SUPPLIED DATA:
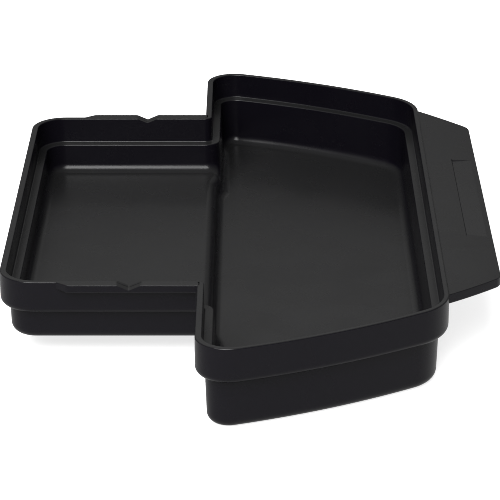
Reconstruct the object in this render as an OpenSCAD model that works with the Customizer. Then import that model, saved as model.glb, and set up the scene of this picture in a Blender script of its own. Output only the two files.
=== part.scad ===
// Storage caddy for tools: a shallow arm that opens into a deeper bay, as one moulded tub,
// with a guide lip along each long side of the arm and a grip plate on the far end of the bay.
// X runs from the arm to the grip plate, Y runs across, and Z = 0 is the surface it stands on.

/* [Arm compartment] */
// Length of the arm, from its end to the outer face of the bay's near wall
arm_len = 89.5; // [75:0.5:140]
// Width of the arm across its rim
arm_w = 225; // [180:1:280]
// Depth of the arm, from the rim to its underside
arm_depth = 29.5; // [26:0.5:34]
// Radius of the arm's two end corners, at the rim
arm_corner_r = 16.5; // [14:0.5:30]

/* [Bay] */
// Length of the bay between the outer faces of its end walls
bay_len = 111.5; // [90:0.5:150]
// Width of the bay at the arm's end, before its corners are rounded
bay_near_w = 381.5; // [350:0.5:440]
// Width of the bay at the plate's end, before its corners are rounded
bay_far_w = 276; // [250:1:340]
// Radius of the bay's bowed sides
bay_side_r = 355; // [300:5:900]
// Depth of the bay, from the rim to its underside
bay_depth = 39.5; // [36:0.5:60]
// Radius of the bay's near corners, at the rim
bay_near_r = 14.5; // [13.5:0.5:25]
// Radius of the bay's far corners, at the rim
bay_far_r = 25.5; // [14:0.5:40]

/* [Walls] */
// Thickness of the walls and of the rim
wall = 2.5; // [2:0.1:3.2]
// Thickness of the arm's end wall and of the bay's near walls
end_wall = 3.1; // [2:0.1:3.5]
// Thickness of the floors
floor_t = 2.4; // [2:0.1:3.2]
// Height of the bay's upright band below the rim, on the outside
bay_band_h = 16.8; // [15.5:0.1:18]
// Height of the arm's upright band below the rim, on the outside
arm_band_h = 15.6; // [14.5:0.1:17]
// Depth of the inner ledge below the rim
ledge_depth = 12.9; // [10:0.1:13.5]
// Step inwards from the band to the lower body
shoulder_w = 4.3; // [3.5:0.1:5.5]
// Radius of the band's lower outside edge
shoulder_r = 3.4; // [2:0.1:3.4]
// Slope of the lower body's walls, in degrees
draft = 2; // [0.5:0.1:3]
// Radius of the outside edge round each underside
bottom_r = 4.5; // [4:0.5:6]
// Radius of the inside edge round each floor
floor_r = 4.5; // [3:0.5:4.5]
// How far the step between the two floors stands back from the bay's near walls
step_back = 2.1; // [0.5:0.1:3]

/* [Guide lips] */
// How far each lip stands out from the arm's side
lip_w = 3.7; // [2.5:0.1:8]
// Height of each lip, down from the rim
lip_h = 3.8; // [3.8:0.1:6]
// Distance from the arm's end to where each lip starts
lip_start = 26.5; // [20:0.5:36]
// Length of the slanted start of each lip
lip_ramp = 5; // [3:0.5:10]
// Distance from the arm's end to the middle of the locating notch
notch_x = 59; // [50:0.5:66]
// Width of the locating notch at the rim
notch_w = 11.5; // [6:0.5:14]
// Depth of the locating notch
notch_d = 2.5; // [2:0.1:3.4]

/* [Grip plate] */
// How far the plate stands out from the bay's far wall
plate_len = 25; // [18:0.5:35]
// How much narrower each side of the plate is at its outer edge
plate_taper = 23.5; // [10:0.5:30]
// Distance from the bay's rounded corner to the plate's root, on each side
plate_setback = -0.3; // [-2:0.1:12]
// Depth of the plate's root below the rim
plate_drop = 0.8; // [0:0.1:4]
// How far the plate slopes down from its root to its outer edge
plate_fall = 1.3; // [0:0.1:3]
// Height of the plate's turned-down edge
plate_h = 4.7; // [3.8:0.1:6]
// Thickness of the plate and of its turned-down edge
plate_t = 2; // [1.6:0.1:2.4]
// Radius of the plate's outer corners
plate_r = 8; // [4:0.5:12]
// Length of the shallow finger recess in the plate
grip_len = 105; // [80:1:130]
// Width of the finger recess
grip_w = 9.5; // [5:0.5:10]
// Depth of the finger recess
grip_d = 0.6; // [0.3:0.1:0.8]
// Distance from the finger recess to the plate's outer edge
grip_edge = 2.5; // [2.5:0.5:6]
// Number of ribs under the plate
rib_count = 5; // [3:2:9]

/* [Joint between tub, lips and plate] */
// Height of each tongue above the underside of its lip or plate
tongue_up = 1; // [0.6:0.1:1.4]
// Height of the tongue on each lip and on the plate
tongue_h = 1.4; // [1:0.1:1.6]
// Length of the tongue into its groove
tongue_d = 0.9; // [0.5:0.1:1.1]
// Gap left round the tongue in its groove
tongue_gap = 0.1; // [0.05:0.05:0.2]

/* [Hidden] */

plastic = [0.17, 0.17, 0.18];
corner_steps = 12;
side_steps = 20;
round_steps = 5;
over = 1;

total_len = arm_len + bay_len + plate_len;
arm_x = -total_len / 2;
bay_x = arm_x + arm_len;
bay_end = bay_x + bay_len;
plate_end = bay_end + plate_len;
arm_y = arm_w / 2;
rim_z = bay_depth;
// How far the arm's solid and its hollow reach into the bay, past the bay's own wall
arm_reach = 2 * (wall + shoulder_w) + bottom_r + floor_r;

// Centre of the bowed side's arc, from its two ends and its radius
near_end = [bay_x, bay_near_w / 2];
far_end = [bay_end, bay_far_w / 2];
chord = far_end - near_end;
bow = sqrt(pow(bay_side_r, 2) - pow(norm(chord) / 2, 2));
side_c = (near_end + far_end) / 2 + bow * [chord.y, -chord.x] / norm(chord);
// Height at which a corner circle of radius r at x touches the bowed side from inside
function corner_y(x, r) = side_c.y + sqrt(pow(bay_side_r - r, 2) - pow(x - side_c.x, 2));
plate_root_y = corner_y(bay_end - bay_far_r, bay_far_r) - plate_setback;
plate_end_y = plate_root_y - plate_taper;
plate_top = rim_z - plate_drop;

function along_arc(c, r, a0, a1, n) =
    [for (i = [0 : n]) let (a = a0 + (a1 - a0) * i / n) c + r * [cos(a), sin(a)]];
function mirrored(pts) = [for (i = [len(pts) - 1 : -1 : 0]) [pts[i].x, -pts[i].y]];
function drop_first(pts) = [for (i = [1 : len(pts) - 1]) pts[i]];

// Half outline of the bay, from its near wall round to its far wall, drawn d inside the rim,
// with its near end moved in by e
function bay_half(d, e) =
    let (rn = bay_near_r - d, rf = bay_far_r - d, rs = bay_side_r - d,
         xn = bay_x + bay_near_r + e, xf = bay_end - bay_far_r,
         yn = corner_y(xn, bay_near_r), yf = corner_y(xf, bay_far_r),
         an = atan2(yn - side_c.y, xn - side_c.x), af = atan2(yf - side_c.y, xf - side_c.x))
    concat(along_arc([xn, yn], rn, 180, an, corner_steps),
           drop_first(along_arc(side_c, rs, an, af, side_steps)),
           drop_first(along_arc([xf, yf], rf, af, 0, corner_steps)));
function bay_outline(d, e) = concat(mirrored(bay_half(d, e)), bay_half(d, e));

// Outline of the arm, drawn d inside the rim, with its end moved in by e, and open into the bay
function arm_half(d, e) =
    concat(along_arc([arm_x + arm_corner_r + e, arm_y - arm_corner_r], arm_corner_r - d, 180, 90,
                     corner_steps),
           [[bay_x + arm_reach - d, arm_y - d]]);
function arm_outline(d, e) = concat(mirrored(arm_half(d, e)), arm_half(d, e));

// [distance inside the rim, height above the ground] down the outside and the inside
function turn(d, z, r) =
    [for (i = [1 : round_steps]) let (a = 90 * i / round_steps)
        [d + r * (1 - cos(a)), z - r * sin(a)]];
function outside(depth, band_h) =
    let (slope = tan(draft) * (depth - bottom_r - band_h))
    concat([[0, rim_z], [0, rim_z - band_h + shoulder_r]],
           turn(0, rim_z - band_h + shoulder_r, shoulder_r),
           [[shoulder_w, rim_z - band_h],
            [shoulder_w + slope, rim_z - depth + bottom_r]],
           turn(shoulder_w + slope, rim_z - depth + bottom_r, bottom_r));
function inner_slope(depth) = tan(draft) * (depth - floor_t - floor_r - ledge_depth);
function inside(depth) =
    let (low = rim_z - depth + floor_t, slope = inner_slope(depth))
    concat([[wall, rim_z + over], [wall, rim_z - ledge_depth],
            [wall + shoulder_w, rim_z - ledge_depth],
            [wall + shoulder_w + slope, low + floor_r]],
           turn(wall + shoulder_w + slope, low + floor_r, floor_r));

// Half width of the step between the floors, which ends short of the arm's rounded floor edges
step_y = arm_y - wall - shoulder_w - inner_slope(arm_depth) - 1.5 * floor_r;

// Solid through a stack of outlines with equal counts of points, from the top one down
module stack(outlines, heights) {
    n = len(outlines[0]);
    last = len(outlines) - 1;
    points = [for (k = [0 : last]) for (p = outlines[k]) [p.x, p.y, heights[k]]];
    walls = [for (k = [0 : last - 1]) for (i = [0 : n - 1]) let (j = (i + 1) % n)
        [k * n + j, k * n + i, (k + 1) * n + i, (k + 1) * n + j]];
    top = [for (i = [0 : n - 1]) i];
    bottom = [for (i = [n - 1 : -1 : 0]) last * n + i];
    polyhedron(points, concat([top, bottom], walls));
}
// Solids from a profile, with their ends towards the arm's end moved in by e
module bay_form(profile, e = 0)
    stack([for (p = profile) bay_outline(p[0], e)], [for (p = profile) p[1]]);
module arm_form(profile, e = 0)
    stack([for (p = profile) arm_outline(p[0], e)], [for (p = profile) p[1]]);

// Middle part of what it is given, set back and cut off at height z: the step between the floors
module set_back(half_width, z) {
    intersection() {
        translate([-step_back, 0, 0]) children();
        translate([bay_x - step_back, -half_width, -over])
            cube([bay_len / 2, 2 * half_width, z + over]);
    }
}

// V-shaped locating notch, cut right across both lips and the rim
module notch() {
    translate([arm_x + notch_x, arm_y + lip_w + over, rim_z])
        rotate([90, 0, 0])
            linear_extrude(arm_w + 2 * (lip_w + over))
                polygon([[-notch_w / 2 * (1 + over / notch_d), over], [0, -notch_d],
                         [notch_w / 2 * (1 + over / notch_d), over]]);
}

// Square bar on the outer face of a wall that faces +Y: a lip's tongue, or its groove
module lip_tongue(gap) {
    translate([arm_x + lip_start + lip_ramp - gap, arm_y - tongue_d - gap,
               rim_z - lip_h + tongue_up - gap])
        cube([arm_len - lip_start - 2 * lip_ramp + 2 * gap, tongue_d + 2 * gap,
              tongue_h + 2 * gap]);
}
module plate_tongue(gap) {
    translate([bay_end - tongue_d - gap, -plate_end_y - gap,
               plate_top - plate_h + tongue_up - gap])
        cube([tongue_d + 2 * gap, 2 * (plate_end_y + gap), tongue_h + 2 * gap]);
}

module tub() {
    color(plastic) difference() {
        union() {
            bay_form(outside(bay_depth, bay_band_h));
            arm_form(outside(arm_depth, arm_band_h));
            set_back(step_y + wall, rim_z - arm_depth + floor_t / 2)
                bay_form(outside(bay_depth, bay_band_h));
        }
        bay_form(inside(bay_depth), end_wall - wall);
        arm_form(inside(arm_depth), end_wall - wall);
        set_back(step_y, rim_z - arm_depth + floor_t + over)
            bay_form(inside(bay_depth), end_wall - wall);
        notch();
        for (s = [0, 1]) mirror([0, s, 0]) lip_tongue(tongue_gap);
        plate_tongue(tongue_gap);
    }
}

// Lip on the +Y side of the arm, from its slanted start to the bay's near wall
module lip() {
    color(plastic) difference() {
        union() {
            translate([0, 0, rim_z - lip_h])
                linear_extrude(lip_h)
                    polygon([[arm_x + lip_start, arm_y],
                             [arm_x + lip_start + lip_ramp, arm_y + lip_w],
                             [bay_x, arm_y + lip_w], [bay_x, arm_y]]);
            lip_tongue(0);
        }
        notch();
    }
}
module back_lip() lip();
module front_lip() mirror([0, 1, 0]) lip();

// Outline of the grip plate, drawn d inside its free edges
function plate_half(d) =
    let (edge_a = atan2(plate_len, plate_taper),
         corner_c = [plate_end - plate_r, plate_end_y - plate_r * tan(edge_a / 2)])
    concat([[bay_end + d, plate_root_y - d / sin(edge_a) - d / tan(edge_a)]],
           along_arc(corner_c, plate_r - d, edge_a, 0, corner_steps));
function plate_outline(d) = concat(mirrored(plate_half(d)), plate_half(d));

// Slopes what it is given down from the plate's root towards the plate's outer edge
module slope_down() {
    fall = plate_fall / plate_len;
    multmatrix([[1, 0, 0, 0], [0, 1, 0, 0], [-fall, 0, 1, fall * bay_end], [0, 0, 0, 1]])
        children();
}

module end_plate() {
    rib_gap = 2 * plate_end_y / (rib_count + 1);
    color(plastic) {
        slope_down() difference() {
            translate([0, 0, plate_top - plate_h])
                linear_extrude(plate_h) polygon(plate_outline(0));
            translate([0, 0, plate_top - plate_h - over])
                linear_extrude(plate_h - plate_t + over) polygon(plate_outline(plate_t));
            translate([plate_end - grip_edge - grip_w, -grip_len / 2, plate_top - grip_d])
                cube([grip_w, grip_len, grip_d + over]);
        }
        slope_down() for (i = [1 : rib_count])
            translate([bay_end + plate_t / 2, -plate_end_y + i * rib_gap - plate_t / 2,
                       plate_top - plate_h])
                cube([plate_len - plate_t, plate_t, plate_h - plate_t / 2]);
        plate_tongue(0);
    }
}

tub();
front_lip();
back_lip();
end_plate();
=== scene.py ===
"""Storage caddy for tools: the moulded tub, its guide lips and its grip plate.

X runs from the arm to the grip plate, Y runs across and Z = 0 is the ground. Sizes are in metres.
"""

from math import atan, atan2, cos, degrees, pi, radians, sin, sqrt, tan

import bmesh
import bpy
from bpy.props import FloatProperty, FloatVectorProperty, IntProperty, PointerProperty
from mathutils import Matrix, Vector


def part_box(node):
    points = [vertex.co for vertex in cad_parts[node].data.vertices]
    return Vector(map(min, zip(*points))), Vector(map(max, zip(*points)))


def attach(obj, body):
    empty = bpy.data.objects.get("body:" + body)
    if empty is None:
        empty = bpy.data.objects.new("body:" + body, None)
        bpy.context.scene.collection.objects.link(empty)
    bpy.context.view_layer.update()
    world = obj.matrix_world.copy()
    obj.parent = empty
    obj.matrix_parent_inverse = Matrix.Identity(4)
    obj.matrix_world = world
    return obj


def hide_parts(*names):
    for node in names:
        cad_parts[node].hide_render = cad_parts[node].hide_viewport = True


bl_info = {
    "name": "Tool storage caddy",
    "version": (1, 0, 0),
    "blender": (4, 5, 0),
    "location": "View3D > Sidebar > Caddy",
    "description": "Builds the tub, lips, grip plate and stage of a tool storage caddy",
    "category": "Add Mesh",
}

MM = 0.001

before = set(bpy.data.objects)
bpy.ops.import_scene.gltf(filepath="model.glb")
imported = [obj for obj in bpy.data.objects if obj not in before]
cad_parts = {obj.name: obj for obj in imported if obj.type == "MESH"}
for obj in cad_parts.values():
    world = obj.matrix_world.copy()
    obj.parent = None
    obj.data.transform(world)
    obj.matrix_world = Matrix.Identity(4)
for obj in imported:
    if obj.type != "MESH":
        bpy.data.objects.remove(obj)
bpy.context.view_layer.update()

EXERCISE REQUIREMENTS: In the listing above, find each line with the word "that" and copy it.

COMPLETE OUTPUT:
Reconstruct the object in this render as an OpenSCAD model that works with the Customizer. Then import that model, saved as model.glb, and set up the scene of this picture in a Blender script of its own. Output only the two files.
// Storage caddy for tools: a shallow arm that opens into a deeper bay, as one moulded tub,
// Square bar on the outer face of a wall that faces +Y: a lip's tongue, or its groove